• _Work to be completed_
Repeat the material below exactly, line for line.

• _Data segment_
________________________________________

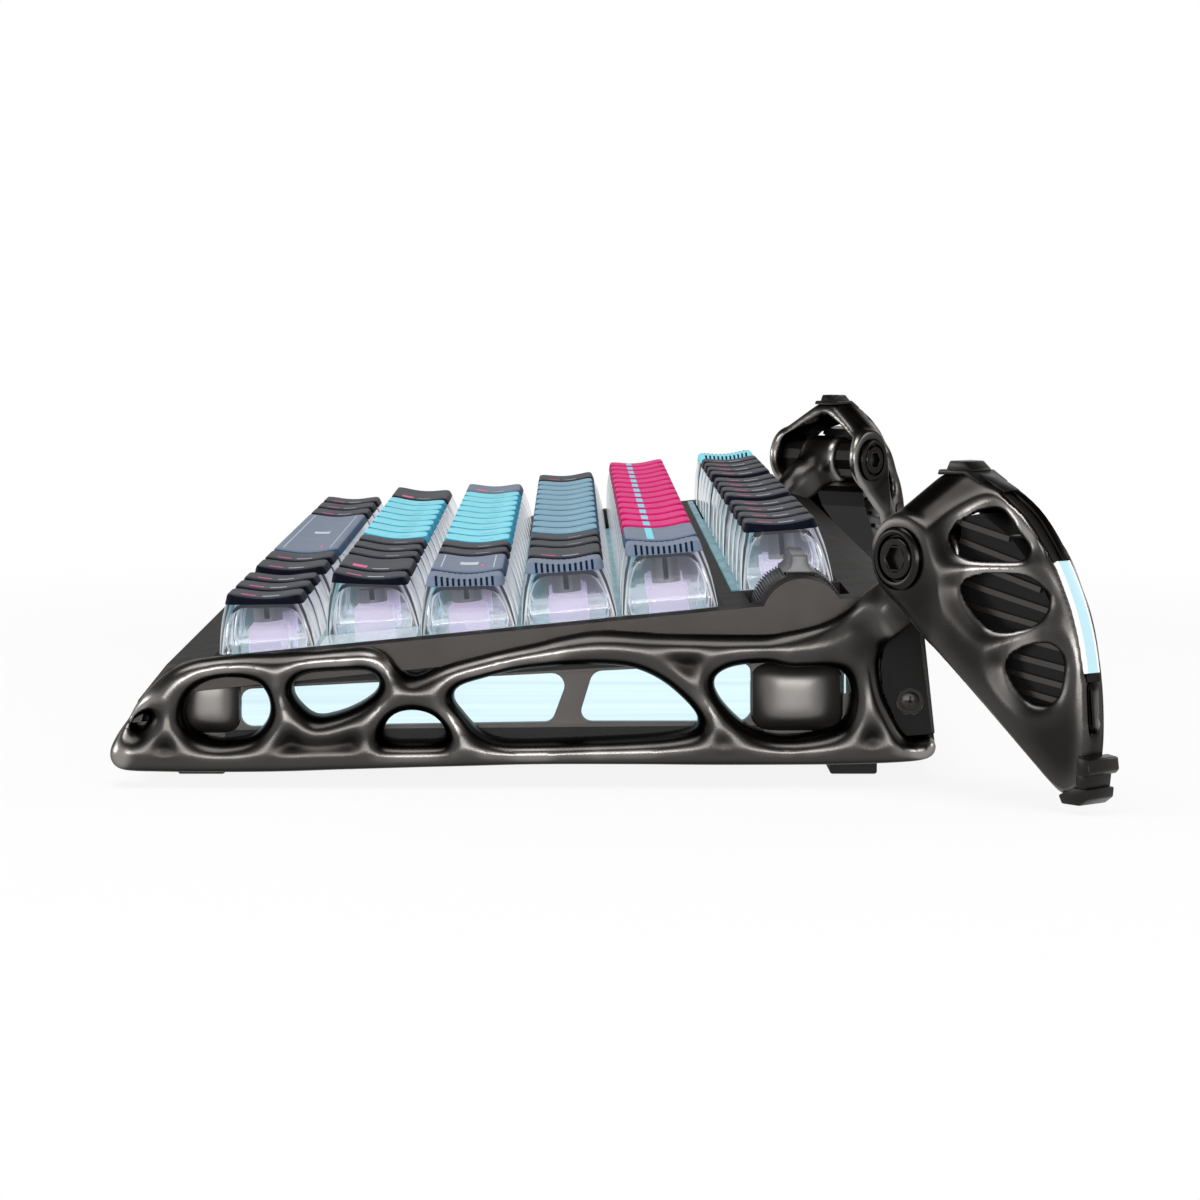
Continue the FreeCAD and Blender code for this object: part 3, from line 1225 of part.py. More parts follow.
def build_all():
    pieces = [make_keys(*key) for key in KEYS]
    pieces += [make_switch_housings(), make_switch_plate(), make_circuit_board(), make_plate_gaskets()]
    pieces += make_stabilizers()
    pieces += [make_top_cover(), make_lower_case(), make_side_diffusers(), make_rear_cover(), make_socket()]
    pieces += make_roller()
    pieces += [make_rubber_feet(), make_case_screws()]
    pieces += make_deck_trim()
    paired = [make_side_frame(), make_leg_shell()] + make_leg_parts() + make_hinge_hardware()
    doc.recompute()
    for right in paired:
        pieces += [right, mirrored_copy(right, right.Label.replace("_right", "_left"))]
    doc.recompute()
    return pieces


def check(pieces):
    for item in doc.Objects:
        if "Invalid" in item.State or "Error" in item.State:
            raise ValueError(f"{item.Label}: {item.State}")
    for piece in pieces:
        if piece.Shape.isNull() or not piece.Shape.isValid() or piece.Shape.Volume <= 0:
            raise ValueError(f"{piece.Label} has no valid solid")


def export(pieces):
    os.makedirs("parts", exist_ok=True)
    for piece in pieces:
        piece.Shape.exportStep(f"parts/{piece.Label}.step")
        print(piece.Label, len(piece.Shape.Solids), "solids", round(piece.Shape.Volume), "mm3")


model = build_all()
check(model)
export(model)
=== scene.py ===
# %% [markdown]
# # A compact keyboard with magnetic switches
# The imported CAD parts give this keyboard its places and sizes. This script dresses them: it grows the cast side
# frames and legs, shapes the keycaps with their clear skirts, and gives every part a finish.
# Lengths are in millimetres until a mesh is made, because the parts were drawn in them. Blender works in metres,
# so each mesh is scaled on its way into the scene.

import math

import bmesh
import bpy
import numpy as np
import openvdb
from mathutils import Euler, Matrix, Vector


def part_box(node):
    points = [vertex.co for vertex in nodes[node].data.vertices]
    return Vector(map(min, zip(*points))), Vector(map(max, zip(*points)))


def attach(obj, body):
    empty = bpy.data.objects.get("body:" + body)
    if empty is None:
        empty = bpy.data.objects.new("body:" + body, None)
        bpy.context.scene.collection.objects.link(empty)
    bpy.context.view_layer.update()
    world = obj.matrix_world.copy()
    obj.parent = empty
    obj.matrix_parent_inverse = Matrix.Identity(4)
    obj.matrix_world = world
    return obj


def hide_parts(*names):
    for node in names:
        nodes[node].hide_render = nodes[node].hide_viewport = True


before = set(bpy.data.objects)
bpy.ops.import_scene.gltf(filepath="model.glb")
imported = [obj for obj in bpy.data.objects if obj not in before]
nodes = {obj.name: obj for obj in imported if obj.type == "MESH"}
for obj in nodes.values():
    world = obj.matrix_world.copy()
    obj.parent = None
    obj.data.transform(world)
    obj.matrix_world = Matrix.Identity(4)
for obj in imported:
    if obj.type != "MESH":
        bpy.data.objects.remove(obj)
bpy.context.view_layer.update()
scene = bpy.context.scene
MM = 0.001

# %% [markdown]
# ## The places that the parts share
# On the real keyboard every key stands square on one sloped plane, the deck, and the side frames follow its slope.
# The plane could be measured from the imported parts. A few named values say it more plainly, so the home line, the
# slope and the key pitch are written once, and all pieces are placed by them.

# %% The deck, the key field and the hinges
# The home line of the deck is the row of upper letters. A leg's own frame turns outward by the splay.
HOME_Y = -6.4
DECK_HEIGHT = 29.8
TYPING_ANGLE = math.radians(5.6)
SLOPE = math.tan(TYPING_ANGLE)
PITCH = 19.05
FIELD_HALF = 8 * PITCH
CAP_GAP = 0.85
HINGE = Vector((170.8, 64.4, 43.8))
SPLAY = math.radians(40.0)
ROWS = {"bottom": -3.0, "shift": -2.0, "home": -1.0, "upper": 0.0, "number": 1.0, "function": 2.25}

millimetres = Matrix.Scale(MM, 4)
deck_place = (
    millimetres
    @ Matrix.Translation((0, HOME_Y, DECK_HEIGHT))
    @ Matrix.Rotation(TYPING_ANGLE, 4, "X")
)
leg_place = millimetres @ Matrix.Translation(HINGE) @ Matrix.Rotation(SPLAY, 4, "Z")
mirror = Matrix.Scale(-1, 4, (1, 0, 0))


def deck_z(y):
    """Height of the deck over the desk, at a distance from the home line."""
    return DECK_HEIGHT + SLOPE * y


print("the deck rises", round(math.degrees(TYPING_ANGLE), 2), "degrees to the rear")

# %% [markdown]
# ## Finishes
# No real finish is one flat colour: paint is a little uneven, a casting is rubbed bright on its ridges, and clear
# plastic shows the light under it. Here the castings also get a painted highlight on their ridges and a painted
# shade in their hollows, and the light in clear plastic is a painted glow. Such finishes could be painted as
# images. Nodes follow a piece at any size and need no file, so each finish here is a small node tree in the
# object's own coordinates.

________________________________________

• _Answer to the problem_
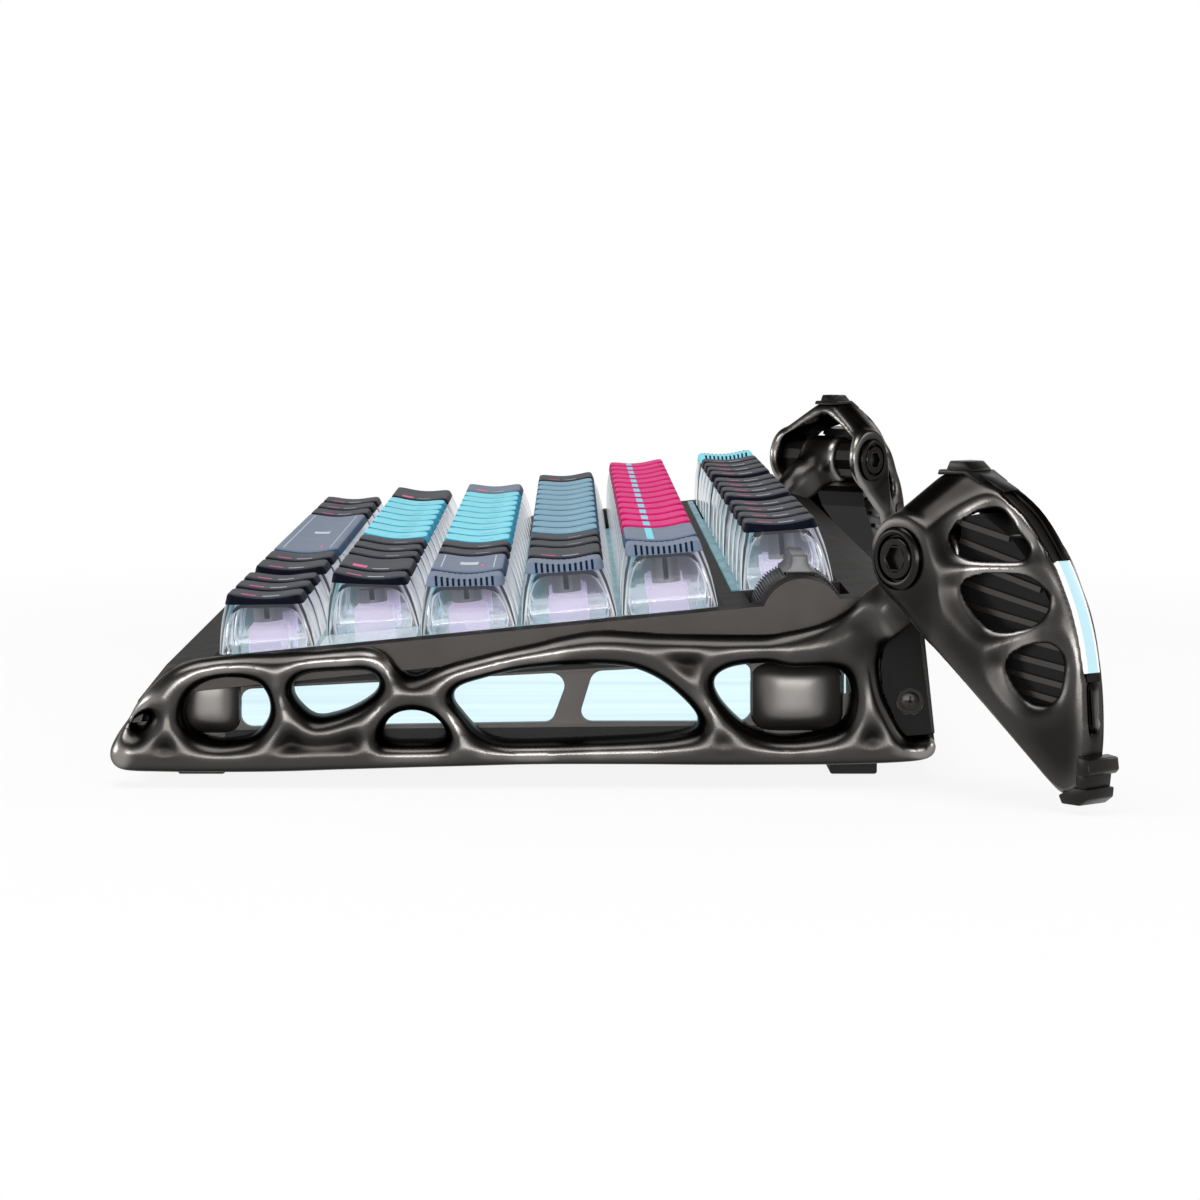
Continue the FreeCAD and Blender code for this object: part 3, from line 1225 of part.py. More parts follow.
def build_all():
    pieces = [make_keys(*key) for key in KEYS]
    pieces += [make_switch_housings(), make_switch_plate(), make_circuit_board(), make_plate_gaskets()]
    pieces += make_stabilizers()
    pieces += [make_top_cover(), make_lower_case(), make_side_diffusers(), make_rear_cover(), make_socket()]
    pieces += make_roller()
    pieces += [make_rubber_feet(), make_case_screws()]
    pieces += make_deck_trim()
    paired = [make_side_frame(), make_leg_shell()] + make_leg_parts() + make_hinge_hardware()
    doc.recompute()
    for right in paired:
        pieces += [right, mirrored_copy(right, right.Label.replace("_right", "_left"))]
    doc.recompute()
    return pieces


def check(pieces):
    for item in doc.Objects:
        if "Invalid" in item.State or "Error" in item.State:
            raise ValueError(f"{item.Label}: {item.State}")
    for piece in pieces:
        if piece.Shape.isNull() or not piece.Shape.isValid() or piece.Shape.Volume <= 0:
            raise ValueError(f"{piece.Label} has no valid solid")


def export(pieces):
    os.makedirs("parts", exist_ok=True)
    for piece in pieces:
        piece.Shape.exportStep(f"parts/{piece.Label}.step")
        print(piece.Label, len(piece.Shape.Solids), "solids", round(piece.Shape.Volume), "mm3")


model = build_all()
check(model)
export(model)
=== scene.py ===
# %% [markdown]
# # A compact keyboard with magnetic switches
# The imported CAD parts give this keyboard its places and sizes. This script dresses them: it grows the cast side
# frames and legs, shapes the keycaps with their clear skirts, and gives every part a finish.
# Lengths are in millimetres until a mesh is made, because the parts were drawn in them. Blender works in metres,
# so each mesh is scaled on its way into the scene.

import math

import bmesh
import bpy
import numpy as np
import openvdb
from mathutils import Euler, Matrix, Vector


def part_box(node):
    points = [vertex.co for vertex in nodes[node].data.vertices]
    return Vector(map(min, zip(*points))), Vector(map(max, zip(*points)))


def attach(obj, body):
    empty = bpy.data.objects.get("body:" + body)
    if empty is None:
        empty = bpy.data.objects.new("body:" + body, None)
        bpy.context.scene.collection.objects.link(empty)
    bpy.context.view_layer.update()
    world = obj.matrix_world.copy()
    obj.parent = empty
    obj.matrix_parent_inverse = Matrix.Identity(4)
    obj.matrix_world = world
    return obj


def hide_parts(*names):
    for node in names:
        nodes[node].hide_render = nodes[node].hide_viewport = True


before = set(bpy.data.objects)
bpy.ops.import_scene.gltf(filepath="model.glb")
imported = [obj for obj in bpy.data.objects if obj not in before]
nodes = {obj.name: obj for obj in imported if obj.type == "MESH"}
for obj in nodes.values():
    world = obj.matrix_world.copy()
    obj.parent = None
    obj.data.transform(world)
    obj.matrix_world = Matrix.Identity(4)
for obj in imported:
    if obj.type != "MESH":
        bpy.data.objects.remove(obj)
bpy.context.view_layer.update()
scene = bpy.context.scene
MM = 0.001

# %% [markdown]
# ## The places that the parts share
# On the real keyboard every key stands square on one sloped plane, the deck, and the side frames follow its slope.
# The plane could be measured from the imported parts. A few named values say it more plainly, so the home line, the
# slope and the key pitch are written once, and all pieces are placed by them.

# %% The deck, the key field and the hinges
# The home line of the deck is the row of upper letters. A leg's own frame turns outward by the splay.
HOME_Y = -6.4
DECK_HEIGHT = 29.8
TYPING_ANGLE = math.radians(5.6)
SLOPE = math.tan(TYPING_ANGLE)
PITCH = 19.05
FIELD_HALF = 8 * PITCH
CAP_GAP = 0.85
HINGE = Vector((170.8, 64.4, 43.8))
SPLAY = math.radians(40.0)
ROWS = {"bottom": -3.0, "shift": -2.0, "home": -1.0, "upper": 0.0, "number": 1.0, "function": 2.25}

millimetres = Matrix.Scale(MM, 4)
deck_place = (
    millimetres
    @ Matrix.Translation((0, HOME_Y, DECK_HEIGHT))
    @ Matrix.Rotation(TYPING_ANGLE, 4, "X")
)
leg_place = millimetres @ Matrix.Translation(HINGE) @ Matrix.Rotation(SPLAY, 4, "Z")
mirror = Matrix.Scale(-1, 4, (1, 0, 0))


def deck_z(y):
    """Height of the deck over the desk, at a distance from the home line."""
    return DECK_HEIGHT + SLOPE * y


print("the deck rises", round(math.degrees(TYPING_ANGLE), 2), "degrees to the rear")

# %% [markdown]
# ## Finishes
# No real finish is one flat colour: paint is a little uneven, a casting is rubbed bright on its ridges, and clear
# plastic shows the light under it. Here the castings also get a painted highlight on their ridges and a painted
# shade in their hollows, and the light in clear plastic is a painted glow. Such finishes could be painted as
# images. Nodes follow a piece at any size and need no file, so each finish here is a small node tree in the
# object's own coordinates.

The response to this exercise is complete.